Janni keeps a LiveJournal called Desert Dispatches and a website devoted to her writing. She also has a line on a supplier of sinister eye patches.

Thanks, Janni Lee Simner!

By now you know to look over to the right for the PayPal buttons you need to subscribe to Say..., right?

We have a winner...

The "My Day Job Destroys My Will and Soul at a Faster Rate than Your Day Job Destroys Yours" contest was fought out on the green playing fields of the UnCommonwealth comments section over three hard days. What we lacked in quantity of entrants we more than made up in quality, as what I'd long suspected was proven: y'all are some miserable people.
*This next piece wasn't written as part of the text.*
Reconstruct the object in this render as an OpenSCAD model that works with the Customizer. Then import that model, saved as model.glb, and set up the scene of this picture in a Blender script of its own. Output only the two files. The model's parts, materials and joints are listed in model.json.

But none of you more miserable than one Scott, who wrote:

I had a job in a lead soldier factory. There were big hot machines that spewed out rings of lead soldiers. I was a "picker," who had to pick off the little soldiers from these rings and trim the "flash" (molten lead that has leaked into the mold joins) from them. This was a highly stupid task--repititious, boring, and the whole while I was breathing lead fumes. But the soul-destroying (as opposed to lung-destroying) part was that ocassionally at the end of 1000 or so soldiers, I would realize that the suspiciously similiar bit of flash I had just trimmed from all those lame-ass hats of the Prussian Fucking Light Guard was in fact a FEATHER.

IT WAS SUPPOSED TO BE THERE! Didn't I KNOW that the Prussian Fucking Light Guard had feathers on their hats?

I had accomplished nothing. My lungs had been coated with lead for nothing. The men who ran the melting machines hated me, for they had accomplished nothing. And all those steadfast little tin soldiers would all be dumped back into the big garbage can to be remelted, never to make a little boy smile.

This happened quite regularly.


Scott, if you're still with us, please drop me an e-mail with your address so I can send you your fabulous prize.